Source material =
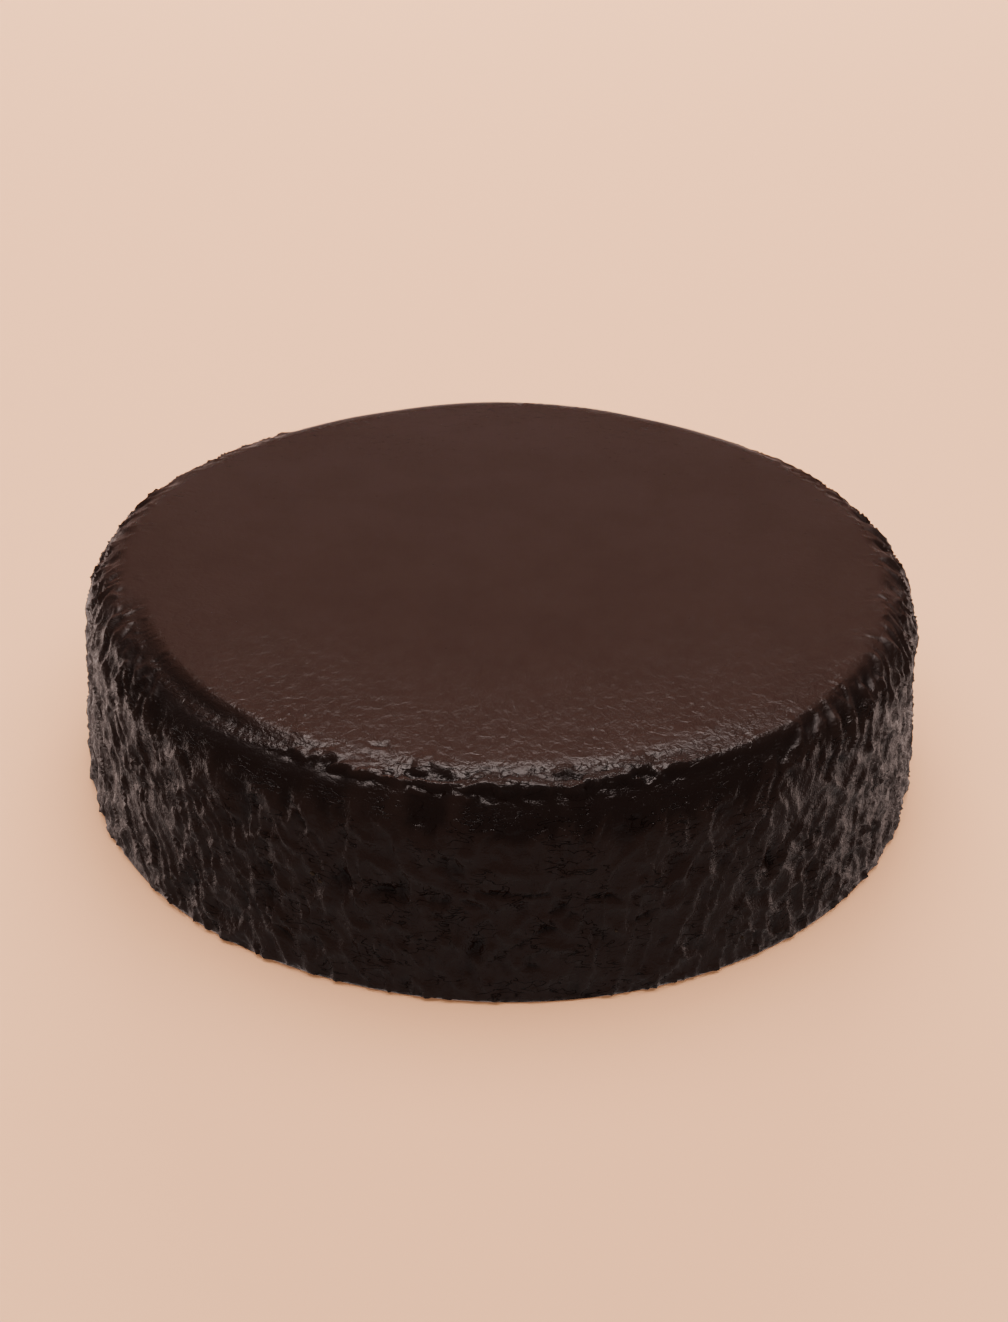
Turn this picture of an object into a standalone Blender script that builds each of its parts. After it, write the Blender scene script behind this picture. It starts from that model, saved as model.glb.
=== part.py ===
"""A whole, uncut sachertorte: a round chocolate cake under a poured chocolate glaze.

The cake is one piece, so it is one solid. Its top is nearly flat, its rim is rounded over, and its side is
craggy, with pits and a broken lip along the front of the rim. Lengths are in metres and +Z is up. The origin
is the middle of the foot, and the front of the cake faces -Y.
"""
import math

import bmesh
import bpy
from mathutils import Vector, noise

MM = 0.001

# Driving sizes
SHOULDER_RADIUS = 123.3 * MM   # where the side meets the rounded rim
FOOT_RADIUS = 125.8 * MM       # the side leans out a little towards the foot
HEIGHT = 62.2 * MM             # at the middle of the top
RIM_ROUND = 13.0 * MM          # radius of the rounded rim
CROWN_DROP = 0.7 * MM          # how far the top falls from its middle to the rim
FOOT_ROUND = 1.4 * MM          # the glaze turns in under the foot
FLAT_RADIUS = SHOULDER_RADIUS - RIM_ROUND
FLAT_HEIGHT = HEIGHT - CROWN_DROP
SIDE_TOP = FLAT_HEIGHT - RIM_ROUND

# Fineness of the mesh
STEPS = 208                    # round the cake
SIDE_ROWS = 13
RIM_ROWS = 6
TOP_RING_RADII = (104.0 * MM, 74.0 * MM, 40.0 * MM)

# The plan isn't a true circle: waves round it, as count, depth and azimuth of a crest in degrees
PLAN_WAVES = (
    (3, 0.70 * MM, 39.0),
    (4, 0.33 * MM, -17.0),
    (5, 0.68 * MM, 17.0),
    (6, 0.39 * MM, -28.0),
)

# Uneven glaze, as size and height of its lumps, its crags, the chips along its foot and the swell of its top
LUMP_SIZE = 24.0 * MM
LUMP_HEIGHT = 0.55 * MM
LUMP_FADE = 10.0 * MM
CRAG_SIZE = 9.0 * MM
CRAG_HEIGHT = 0.55 * MM
CRAG_STEEPNESS = 3.2
CRAG_WARP = 3.0 * MM
WARP_OFFSETS = (Vector((31.4, 0.0, 0.0)), Vector((0.0, 27.1, 0.0)), Vector((0.0, 0.0, 14.2)))
CHIP_SIZE = 8.0 * MM
CHIP_HEIGHT = 1.0 * MM
CHIP_REACH = 5.0 * MM          # how far up from the foot the chips go
SWELL_SIZE = 55.0 * MM
SWELL_HEIGHT = 0.25 * MM

# Places on the rim and the side are given by azimuth in degrees and by the distance down the profile, which is
# 0 where the flat top ends, grows down the rounded rim and the side, and is less than 0 on the top

# The crags start at the edge of the top, but lower down along the calm stretches of the rim, in front and at the
# back. For each: the azimuth of its middle, the angles from there at which it fades and ends, and how much lower
CRAG_RAMP = 9.0 * MM
CALM_STRETCHES = (
    (-97.0, 40.0, 52.0, 8.0 * MM),
    (86.0, 25.0, 50.0, 9.0 * MM),
)

# The broken lip along the front of the rim, the groove under it and the slope of the top towards it
LIP_MIDDLE = -90.0
LIP_REACH = 36.0
LIP_DOWN = 3.5 * MM
LIP_SPREAD = 6.0 * MM
LIP_RISE = 0.8 * MM
LIP_CLIMB = 4.0 * MM           # the lip lies higher up the rim at its ends than in its middle
LIP_CLIMB_START = 5.0
LIP_CLIMB_END = 30.0
GROOVE_DOWN = 10.5 * MM
GROOVE_SPREAD = 7.0 * MM
GROOVE_DEPTH = 1.7 * MM
SLOPE_REACH = 12.0 * MM
SLOPE_DROP = 0.7 * MM
LIP_PERIOD = 8.0 * MM
LIP_WANDER = 1.5 * MM
LIP_STRENGTH = 0.7
LIP_UNEVENNESS = 0.9
LIP_STRENGTH_ROW = Vector((0.0, 0.0, 4.7))
LIP_WANDER_ROW = Vector((0.0, 9.1, 0.0))

# Pits, each as azimuth, distance down the profile, width, height of its mouth, and depth
PITS = (
    (-113.4, 2.5 * MM, 4.0 * MM, 6.0 * MM, 1.4 * MM),
    (-102.0, -0.5 * MM, 7.0 * MM, 5.0 * MM, 1.5 * MM),
    (-98.5, -3.0 * MM, 9.0 * MM, 5.0 * MM, 1.0 * MM),
    (-98.5, 12.5 * MM, 9.0 * MM, 6.0 * MM, 1.5 * MM),
    (-89.5, 16.5 * MM, 12.0 * MM, 4.0 * MM, 1.0 * MM),
    (-83.5, 14.0 * MM, 8.0 * MM, 4.0 * MM, 1.0 * MM),
    (-73.0, 16.0 * MM, 9.0 * MM, 5.0 * MM, 1.2 * MM),
    (-69.5, 0.5 * MM, 6.0 * MM, 5.0 * MM, 1.4 * MM),
    (-119.0, 39.2 * MM, 5.0 * MM, 5.0 * MM, 1.3 * MM),
    (-108.5, 35.8 * MM, 8.0 * MM, 6.0 * MM, 1.6 * MM),
    (-103.1, 36.6 * MM, 10.0 * MM, 5.0 * MM, 1.7 * MM),
    (-96.5, 37.0 * MM, 8.0 * MM, 5.0 * MM, 1.4 * MM),
    (-92.1, 52.0 * MM, 6.0 * MM, 5.0 * MM, 1.6 * MM),
    (-53.6, 39.0 * MM, 6.0 * MM, 7.0 * MM, 1.5 * MM),
    (-30.9, 55.0 * MM, 6.0 * MM, 7.0 * MM, 1.4 * MM),
)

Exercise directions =
Extract the first line above and each line after it up to and including the one with "poured chocolate glaze.", please, exactly and with nothing else.

Exercise output =
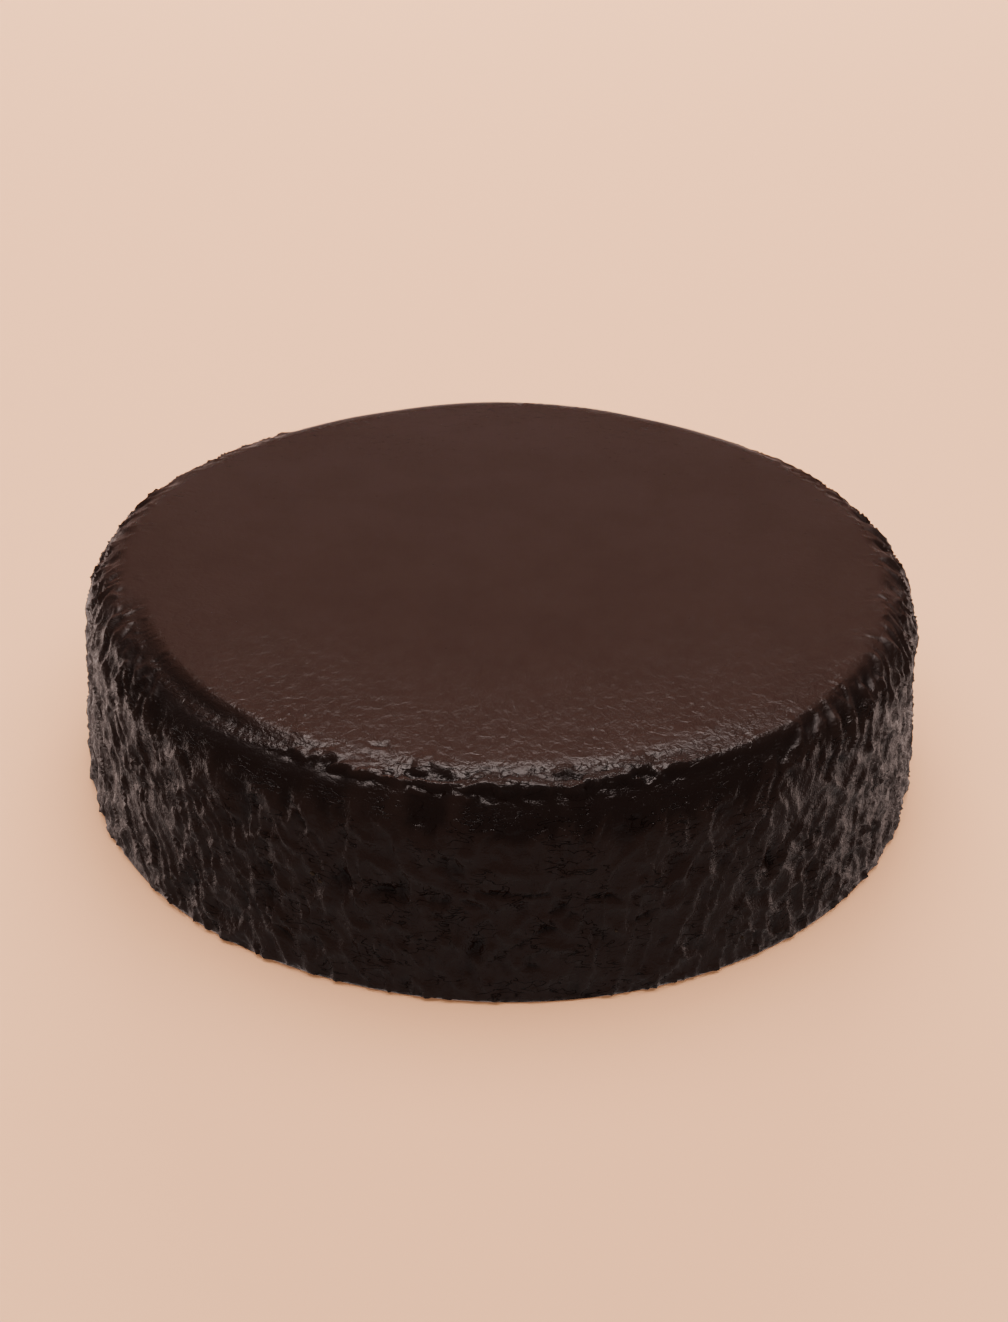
Turn this picture of an object into a standalone Blender script that builds each of its parts. After it, write the Blender scene script behind this picture. It starts from that model, saved as model.glb.
=== part.py ===
"""A whole, uncut sachertorte: a round chocolate cake under a poured chocolate glaze.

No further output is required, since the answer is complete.